2号営業 客室の床面積が1室16.5m²以上(和室の場合は一室9.5m²以上)あること。(但し、客室の数が一室のみの場合はこれらの数値に満たなくても問題ありません)
3号営業 客室の床面積が1室66m²以上で、その内ダンスをさせるための床面積が約5分の1以上あること。
4号営業 ダンスをさせるための床面積が66m²以上あること。
5号営業 客室の床面積が1室5m²以上あること。
※『客室』とは接待、ダンス、遊技等が行われる客の用に供する区画された場所をいい、営業所から専らその営業に使用する調理室、クローク、廊下、洗面所、従業員の更衣室、カウンターやレジの内側、床の間、ショーステージなど「完全に区画された建物その他の施設」を除いたものをいいます。例えば、室内にカウンターがある場合、カウンターの内側(従業者のいる場所)は含まれません。
(2)客室の内部が、お店の外部から容易に見通せないこと。
※お店に窓があるような場合は、窓にシート等を貼り付けて外部から客室が容易に見えないようにする必要があります。カーテンやブラインド等では実地調査時に不可となりますので、ご注意下さい。
(3)客室に見通しを妨げるような高さ1m以上のつい立や仕切り等がないこと。
(4)善良の風俗又は清浄な風俗環境を害するおそれのある写真、広告物等を設けないこと。
(5)客室の出入口に施錠の設備を設けないこと。(但し、営業所外部に直接通ずる出入口は除く)
(6)客室の明るさ(照度)
1、2、3、5号営業:5ルクス以上。
4号営業:10ルクス以上。
※店内の照度をコントロール出来る『調光器(スライダックス)』については、基本的には調光器を使用し最も暗くなった場合でも5ルクス以上の照度があれば、調光器自体は設置されていても良いはずですが、東京都の場合は取り外すよう指導されます。 ちなみに、5ルクスとはお店のソファもしくはイスに腰掛けた状態で、テーブル上の新聞が読める程度の明るさです。

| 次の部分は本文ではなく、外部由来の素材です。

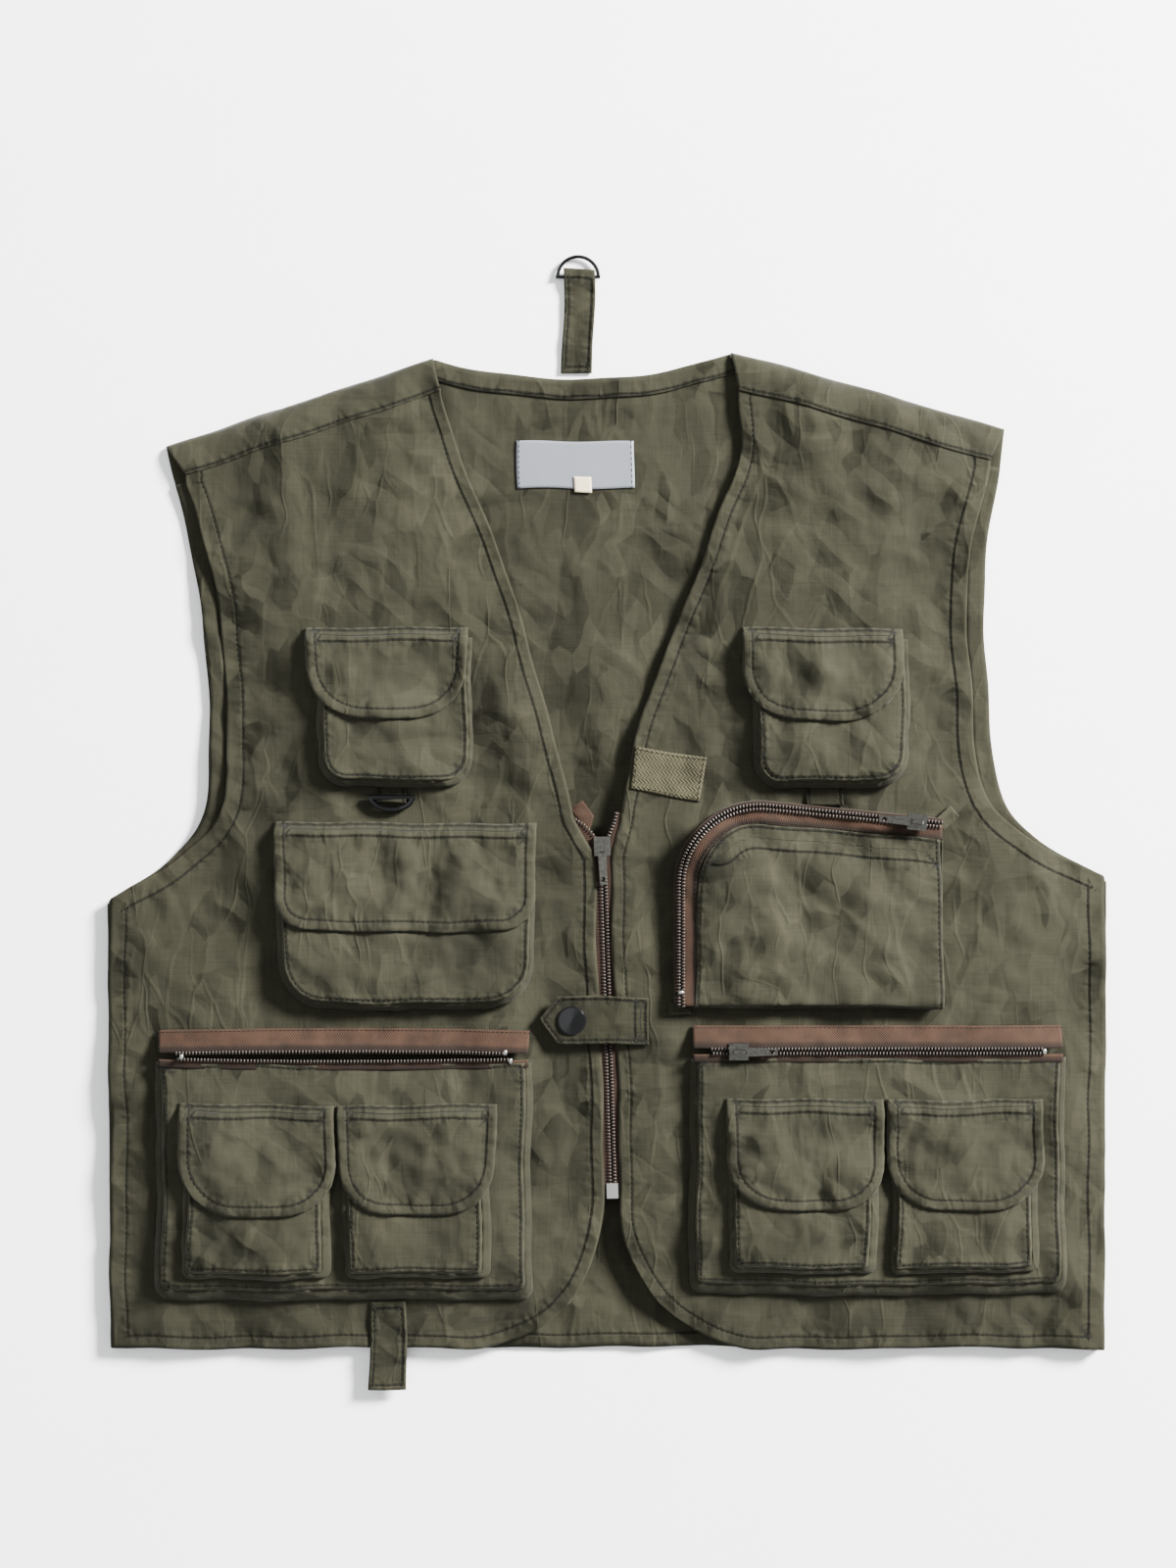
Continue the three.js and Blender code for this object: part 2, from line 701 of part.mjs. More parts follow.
// ---- Cargo pockets: a gusset frame, a face, a zip across the top, and two small pockets on the face ----
const cargoFaceBottom = onFront + cargo.depth + gap;
const cargoFaceTop = cargoFaceBottom + cloth;
const lensGap = 5; // the right pocket's zip is undone, so its halves have parted
const zipEnd = 13; // from the pocket's side to the end of the coil
for (const side of Object.keys(SIDES)) {
  const { width, height, zipHeight, zipDrop, radius } = cargo;
  const x = SIDES[side] * (cargoCentreMargin[side] + width / 2);
  const top = cargoTop[side];
  const rim = 2 * cloth;
  const frameOuter = prism(tongue(x, top, width, height, radius), onFront, onFront + cargo.depth);
  const frameInner = prism(
    tongue(x, top - rim, width - 2 * rim, height - 2 * rim, Math.max(1, radius - rim)),
    onFront - 1,
    onFront + cargo.depth + 1,
  );
  add(`cargo_gusset_${side}`, cut(frameOuter, frameInner), shellCloth);
  const faceTop = top - zipHeight - gap;
  const face = prism(
    tongue(x, faceTop, width, height - zipHeight - gap, radius),
    cargoFaceBottom,
    cargoFaceTop,
  );
  add(`cargo_face_${side}`, face, shellCloth);

  const chainY = top - zipDrop;
  const x0 = x - width / 2 + zipEnd;
  const x1 = x + width / 2 - zipEnd;
  const slotHalf = (u) =>
    side === "right" ? zipSlot / 2 + (lensGap / 2) * Math.sin(Math.PI * u) ** 0.6 : zipSlot / 2;
  const steps = side === "right" ? 14 : 1;
  const rail = (offset, sign) =>
    Array.from({ length: steps + 1 }, (_, i) => {
      const u = i / steps;
      return [x0 + (x1 - x0) * u, chainY + sign * (slotHalf(u) + offset)];
    });
  const slot = [...rail(0, 1), ...rail(0, -1).reverse()];
  const coilPlan = (sign) => [...rail(coilWidth, sign), ...rail(0, sign).reverse()];
  const coil = (sign) => prism(coilPlan(sign), cargoFaceBottom, cargoFaceTop + 1);
  const half = width / 2;
  const tape = prism(
    [
      [x - half, top],
      [x - half, top - zipHeight],
      [x + half, top - zipHeight],
      [x + half, top],
    ],
    cargoFaceBottom,
    cargoFaceTop,
    [slot],
  );
  add(`cargo_zip_${side}`, joined(tape, coil(1), coil(-1)), zipTape);

  const onFace = cargoFaceTop + gap;
  const middle = x + smallShift[side];
  const halfPitch = (SIDES[side] * smallPitch) / 2;
  const places = { outer: middle + halfPitch, inner: middle - halfPitch };
  for (const [name, across] of Object.entries(places)) {
    const seamY = top - smallFlapDrop;
    add(`small_pocket_${side}_${name}`, tray(across, seamY - flapRise, smallPocket, onFace), shellCloth);
    add(`small_flap_${side}_${name}`, flap(across, seamY, smallFlap, smallPocket, onFace), shellCloth);
  }
}
// The left pocket's slider is at its inner end, pull outwards.
const cargoCoilTop = cargoFaceTop + 1;
const cargoSliderAt = [cargoCentreMargin.left + zipEnd + 14, cargoTop.left - cargo.zipDrop];
const cargoSlider = add("cargo_slider", slider(cargoCoilTop - cargoFaceBottom), gunmetal);
place(cargoSlider, ...cargoSliderAt, cargoCoilTop, Math.PI / 2);
const cargoPull = add("cargo_pull", pull(), gunmetal);
place(cargoPull, ...cargoSliderAt, cargoCoilTop + pullAxisRise, Math.PI / 2);

// ---- Zip pocket: a zip runs up its inner side, round the corner and along its top ----
const [zx, zy] = zipPocketAt;
const topHeading = -THREE.MathUtils.degToRad(zipPocket.slope);
const cornerX = zx + zipPocket.radius;
const cornerY = zy + zipPocket.height - zipPocket.radius;
// Points of the zip's line moved inwards by d, with the line's end set back by `back`.
function zipLine(d, back) {
  const radius = zipPocket.radius - d;
  const bend = arc(cornerX, cornerY, radius, 180, 90 - zipPocket.slope, 12);
  const [bx, by] = bend.at(-1);
  const reach = (zx + zipPocket.width - back - bx) / Math.cos(topHeading);
  return [
    [zx + d, zy + back],
    ...bend,
    [bx + reach * Math.cos(topHeading), by + reach * Math.sin(topHeading)],
  ];
}
const band = (inside, outside, back) => [...zipLine(-outside, back), ...zipLine(inside, back).reverse()];
const zipPocketPlan = (d, back) => {
  const line = zipLine(d, back);
  return [...line, [line.at(-1)[0], zy + back]];
};
const gussetIn = sliderWidth / 2 + 0.8; // the gusset stands clear of the slider's way
const zipFaceBottom = onFront + zipPocket.depth + gap;
const zipFaceTop = zipFaceBottom + cloth;
add(
  "zip_pocket_gusset",
  cut(
    prism(zipPocketPlan(gussetIn, 0), onFront, onFront + zipPocket.depth),
    prism(zipPocketPlan(gussetIn + 2 * cloth, 2 * cloth), onFront - 1, onFront + zipPocket.depth + 1),
  ),
  shellCloth,
);
const zipFacePlan = zipPocketPlan(zipPocket.bandIn + gap, 0);
add("zip_pocket_face", prism(zipFacePlan, zipFaceBottom, zipFaceTop), shellCloth);
const slotBack = 9;
const pocketTape = prism(band(zipPocket.bandIn, zipPocket.bandOut, 1), zipFaceBottom, zipFaceTop);
const coilHalf = coilWidth + zipSlot / 2;
const pocketCoils = prism(band(coilHalf, coilHalf, slotBack - 1), zipFaceBottom, zipFaceTop + 1);
const pocketSlot = prism(band(zipSlot / 2, zipSlot / 2, slotBack), zipFaceBottom - 1, zipFaceTop + 2);
add("zip_pocket_zip", cut(joined(pocketTape, pocketCoils), pocketSlot), zipTape);
const zipPocketCoilTop = zipFaceTop + 1;
const zipEndPoint = zipLine(0, slotBack + sliderLength / 2 + 1).at(-1);
const pocketSlider = add("zip_pocket_slider", slider(zipPocketCoilTop - zipFaceBottom), gunmetal);
place(pocketSlider, ...zipEndPoint, zipPocketCoilTop, topHeading - Math.PI / 2);
const pocketPull = add("zip_pocket_pull", pull(), gunmetal);
place(pocketPull, ...zipEndPoint, zipPocketCoilTop + pullAxisRise, topHeading - Math.PI / 2);

// ---- Waist strap with its press stud ----
const strapClear = 0.5;
const strapBottom = coilTop + plateGap + plate + bailRise + strapClear;
const strapTop = strapBottom + 1.2;
const strapRoot = onFront + 0.2;
const [snapX, snapY] = snapAt;
const strapProfile = [
  [waist.fold, strapRoot],
  [waist.fold, strapRoot + 1.2],
  [waist.rampEnd, strapTop],
  [waist.tip, strapTop],
  [waist.tip, strapBottom],
  [waist.rampEnd - 1, strapBottom],
  [waist.fold - 3.2, strapRoot],
];
const strapHalf = waist.width / 2;
const strapPlan = [
  [waist.tip, snapY],
  [waist.tip + waist.pointLength, snapY + strapHalf],
  [waist.fold, snapY + strapHalf],
  [waist.fold, snapY - strapHalf],
  [waist.tip + waist.pointLength, snapY - strapHalf],
];
const strapBody = solid(profileAlongY(strapProfile, snapY - strapHalf - 1, snapY + strapHalf + 1));
add("waist_strap", geometryOf(strapBody.intersect(solid(prism(strapPlan, 0, strapTop + 5)))), shellCloth);

const turned = (profile) =>
  new THREE.LatheGeometry(profile.map(vector), 24).rotateX(Math.PI / 2).translate(snapX, snapY, 0);
const capBottom = strapTop + gap;
add(
  "snap_cap",
  turned([
    [0, capBottom],
    [snap.capRadius, capBottom],
    [snap.capRadius, capBottom + 0.8],
    [snap.capRadius - 1, capBottom + 1.6],
    [0, capBottom + 2],
  ]),
  blackMetal,
);
const socketTop = strapBottom - gap;
const socketBottom = socketTop - 2;
add(
  "snap_socket",
  turned([
    [snap.hole, socketBottom],
    [snap.socketRadius, socketBottom],
    [snap.socketRadius, socketTop],
    [snap.hole, socketTop],
    [snap.hole, socketBottom],
  ]),
  blackMetal,
);
add(
  "snap_stud",
  turned([
    [0, onFront],
    [snap.base, onFront],
    [snap.base, onFront + 0.8],
    [snap.stud, onFront + 0.8],
    [snap.stud, socketBottom + 1.1],
    [0, socketBottom + 1.1],
  ]),
  blackMetal,
);

// ---- Chest patch and hem tab ----
const patchMesh = add(
  "chest_patch",
  box(-patch.width / 2, patch.width / 2, -patch.height / 2, patch.height / 2, 0, 1.2),
  webbing,
);
const patchY = zy + zipPocket.height + patch.rise;
place(patchMesh, patch.x, patchY, onFront, THREE.MathUtils.degToRad(patch.turn));

const hemTabTop = cargoTop.right - cargo.height - hemTab.drop;
add(
  "hem_tab",
  box(
    hemTab.x - hemTab.width / 2,
    hemTab.x + hemTab.width / 2,
    hemTabTop - hemTab.length,
    hemTabTop,
    onFront,
    onFront + strapThickness,
  ),
  shellCloth,
);

export default vest;
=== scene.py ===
"""A fishing vest of olive cotton, laid flat on its back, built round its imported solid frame.

Every cloth piece here is one idea, used again and again. Two edges of the piece are drawn on the floor
plan, from its bottom to its top. A point of the piece is (1 - s) * left edge(t) + s * right edge(t), where
s runs across from 0 to 1 and t runs up from 0 to 1. A height is then worked out for every point at once,
and the sheet gets its two faces half a thickness away on each side, along its own normal.

Lengths are in millimetres while a shape is worked out, and become metres when its mesh is made.
"""

# %% [markdown]
# # Start from the frame
# The solids were drawn in a CAD program. They say where each part is and how it moves. This
# lesson adds what a solid can't show: cloth that creases, thread, zip teeth and worn enamel. The frame is
# loaded first, because every place below is read from it.

import bpy
import numpy as np
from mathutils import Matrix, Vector


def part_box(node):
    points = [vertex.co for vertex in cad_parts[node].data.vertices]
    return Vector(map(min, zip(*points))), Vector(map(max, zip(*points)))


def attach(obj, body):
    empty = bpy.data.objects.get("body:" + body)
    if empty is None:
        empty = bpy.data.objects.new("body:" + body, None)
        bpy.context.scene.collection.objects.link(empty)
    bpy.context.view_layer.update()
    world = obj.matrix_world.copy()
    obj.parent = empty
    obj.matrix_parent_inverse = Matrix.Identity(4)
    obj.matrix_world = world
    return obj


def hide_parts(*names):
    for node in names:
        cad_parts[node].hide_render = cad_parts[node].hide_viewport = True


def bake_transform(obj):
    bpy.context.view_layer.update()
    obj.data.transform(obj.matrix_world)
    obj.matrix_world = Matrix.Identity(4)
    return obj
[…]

(7)条例で定める騒音又は振動の数値に満たないようにするための必要な構造又は設備を有すること。
(8)ダンスが出来るような構造又は設備を有しないこと。(2、5号営業のみ)
風俗営業許可についてよくある質問
風俗営業許可についてよくある質問について解説していきます。
- 風俗営業許可を取得すれば深夜営業できる?
- 風俗営業許可にかかる費用は?
- 風俗営業許可にかかる費用は?
風俗営業許可を取得すれば深夜営業できる?
接待をする店を開業するのであれば、風俗営業許可(1号営業)を取る必要があります。
その場合営業時間は午前0時までとなります。それ以降朝まで(午前0時~6時)営業するのであれば、深夜酒類提供飲食店の届出を都道府県公安委員会に提出すればできます。
ただし酒類以外に、主食と認められる食事(ラーメン、牛丼など)を提供している場合には届出の必要はないとされています。
もちろんこの場合にも「接待」はしてはいけません。なぜなら風俗営業等の規制及び業務の適正化等に関する法律により、「接待」を伴う深夜営業が禁止されているからです。ここで「接俟」とは法律上では「歓楽的雰囲気を醸し出す方法により客をもてなすこと」となっております。
具体的な行為を紹介します。
- 客の近くにはべり、継続して、談笑の相手となったり、酒等の飲食物を提供したりする行為
- 客に対し歌うことを勧奨し、若しくはその客の歌に手拍子をとり、拍手をし、若しくはほめはやす行為又は客と一緒に歌う行為
- 専らその客の用に供している客室又は客室内の区画された場所において、歌舞音曲、ダンス、ショウ等を見せ、又は聞かせる行為
- 客にまたは客とともに、遊戯・ゲ一ム・競技等を行う行為
- 客と身体を密着させたり、手を握る等客の身体に接触する行為、客の口まで飲食物を差出し、客に飲食させる行為
同一店舗で風俗営業許可申請と深夜夜酒類提供飲食店営業の届出を同時にすることはできません。
風俗営業許可にかかる費用は?
風俗営業許可申請を取り扱う専門家は行政書士ではありますが、風俗営業許可の実務に精通している行政書士はごく一部にすぎません。
通常の社交飲食店(キャバクラ等)であれば、20万円前後ですが、地域や時代など諸事情によっても異なります。これに許可申請手数料や添付書類の取得費用、通信費用、交通費、消費税等をたしてゆくと、25万円くらいになってしまうでしょうが、料金相場には一定の幅があります。
風俗営業許可に必要な書類は?
風俗営業許可申請の中でもとりわけ件数が多いと思われる1号営業=社交飲食店を個人で申請する場合の必要書類を例として紹介します。
ちなみに、社交飲食店とは接待行為を伴う飲食店のことで、具体的にはキャバクラ・ラウンジ・ホストクラブのようなお店です。
風俗営業許可1号で必要となる書類は、以下のようになります。
- 風俗営業許可申請書
- 誓約書
- 営業所の平面図面及び営業所の周辺の図面
- 住民票
- 身分証明書
- 成年後見登記の「登記をされていないことの証明書」
- 写真
- 契約関係書類
- 定款・登記事項証明書(法人の場合)
- 保健所の営業許可書
風俗営業許可条件まとめ
風俗営業許可の取得は、書類を提出してから警察による審査がはじまるため、審査期間も含めて、許可取得までには約2ヶ月かかります。
準備期間も含めて、余裕をもって開店前3ヶ月ほどはみておきたいところ。店舗が完成しても、許可が下りずに営業ができないということにならないようにしましょう。
スタッフもお客さまも安心して楽しめる店舗づくりには、ルールに則った営業が不可欠です。気持ちよくお店をスタートさせるために、事前の準備から計画的に進めましょう。